C’est-à-dire que si les films américains te mettent dans la peau de l’homme le plus balèze, mais qu’attention c’est juste un mec comme les autres malgré tout, et que Jackie Chan est même un clown timide grotesque, DBZ (et Bruce Lee) propose au spectateur de se mettre dans la peau d'un Dieu vivant. C’est malsain.
J’aimerais que les vieux fans de cet animé admettent enfin que Dragon Ball Z rend les gosses arrogants et supérieurs. Ils se conduisent réellement comme s’ils pouvaient créer un univers d’un coup de poing et que leurs agressions faisaient d’eux des gens meilleurs. Il est plus que temps d’admettre que DBZ a eu une influence de merde sur les gosses. Et Olive et Tom, et Ken le Survivant.
Plus haut j’ai mis la photo de Frieza qui se prépare à faire sauter la planète de Végéta d’une pichenette.
Voici la logique qu’il y a dans cet acte en interaction avec le spectateur : Frieza est un sadique impitoyable absolu qui ne valorise en aucun cas la vie (des autres). Son geste est ignoble (Iroshima, Nagasaki ?). Le petit garçon qui regarde est tout-à-fait d’accord que c’est ignoble MAIS il jubile de cette ignominie. Pourquoi ? Pour plusieurs raison. Déjà, parce qu’elle annonce un gros pétage de gueule par le gentil. Ensuite parce qu’elle déculpabilise d’adorer la violence avec laquelle Freezer va se faire défoncer. Enfin, parce que le geste de Freezer, en réalité, le gamin l’admire. Le geste de Freezer est transcendance incarnée. Cet individu n’obéît à aucune règle, ni physique, ni morale, autre que sa volonté. Cela fait de lui, la créature alpha ultime. S’ensuit un combat réellement épique et parfaitement mis-en-scène de 50/70 épisodes avec multiples rebondissements et transformations. Ce combat rend crédible le premier geste de Freezer. Nous constatons concrètement à quel point, il est effectivement incroyablement difficile à vaincre.

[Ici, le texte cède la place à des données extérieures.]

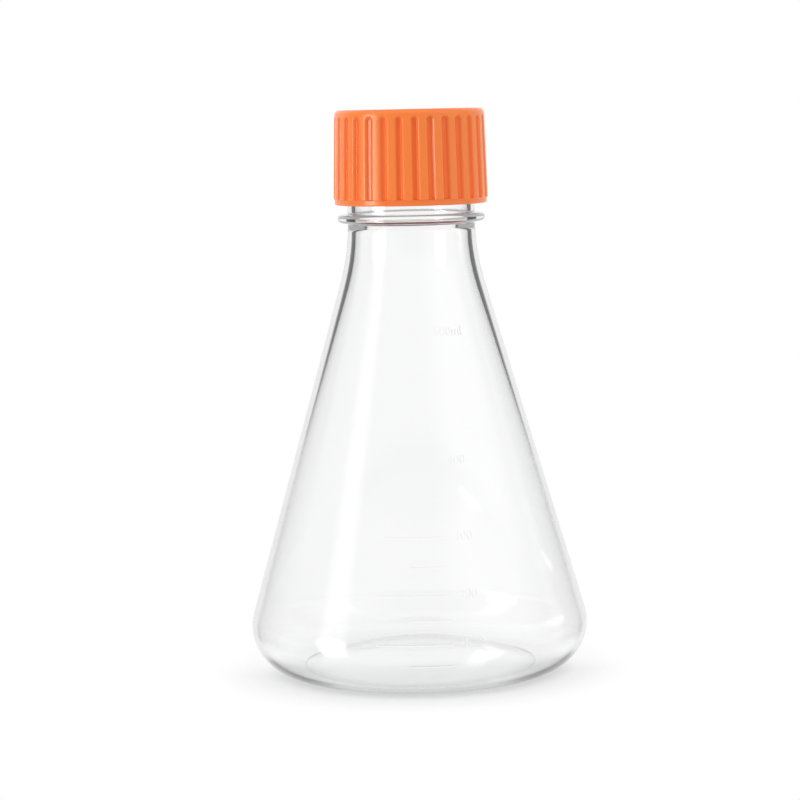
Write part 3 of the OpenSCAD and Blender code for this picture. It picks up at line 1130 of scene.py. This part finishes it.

Mais lorsqu’il est vaincu. Sangoku, le personnage gentil auquel on s’identifie, vient de vaincre l’individu transcendant qui peut détruire des planètes et accomplir des génocides d’une pichenette. Nous mesurons maintenant la puissance de notre héro en fonction de ce qu’il pourrait commettre d’horrible s’il le désirait. La bonté est vécue comme une barrière acceptée, le mal comme la liberté et le sadisme comme le fun ultime. Lorsque le gamin regarde Freezer tuer la population entière d’une planète, il fantasme réellement quoiqu’indirectement, de pouvoir lui-même le faire. C’est la même chose avec Ryu et Evil Ryu dans Street Fighter. Ou le Joker dans The Dark Knight. Il y a énormément d’œuvres masculines qui contiennent en creux l’idée que le mieux c’est d'être le méchant. Pourquoi ? Parce que les gamins sont terrorisés par leur besoin d’affection, or le méchant, par définition, c’est celui qu’on n’aime pas, il se passe d’amour et d’ailleurs, dans DBZ, il est toujours heureux et souriant.
J’ai régulièrement constaté chez les jeunes fans de DBZ un sadisme soit déclaré soit latent. Ils s’identifient à Sangoku mais t’agressent entièrement gratuitement avec un plaisir évident comme le ferait Freezer et ne s’en sentent que plus Sangoku le gentil. Ça fait peur n’est-ce pas ?
Nous sommes influençables.
A mon entrée à la Fac, Sex and the City a rendu 90% des étudiantes complètement stupides et hyper dangereuses parce qu’elles croyaient soudain que traiter les mecs avec la violence psychologique la plus forte et la plus irresponsable faisait d’elles des femmes irrésistibles et modernes.
Pour conclure, je dirais que je ne désire pas voir DBZ disparaître, je voudrais juste voir la fascination mourir enfin, que l’influence diminue, que ce truc prenne moins de place. Je veux que les adultes aliénés par la série regardent en eux et admettent que ça a pris trop de place tout ça, que c'est trop d'émotions pour trop peu de sens et d'épanouissement.
Évidemment, ça n’est pas prêt d’arriver, d’où cet article. Sortez de votre sidération les fans ! Ouvrez les yeux sur la nocivité de cette série largement trop populaire pour ce qu’elle est.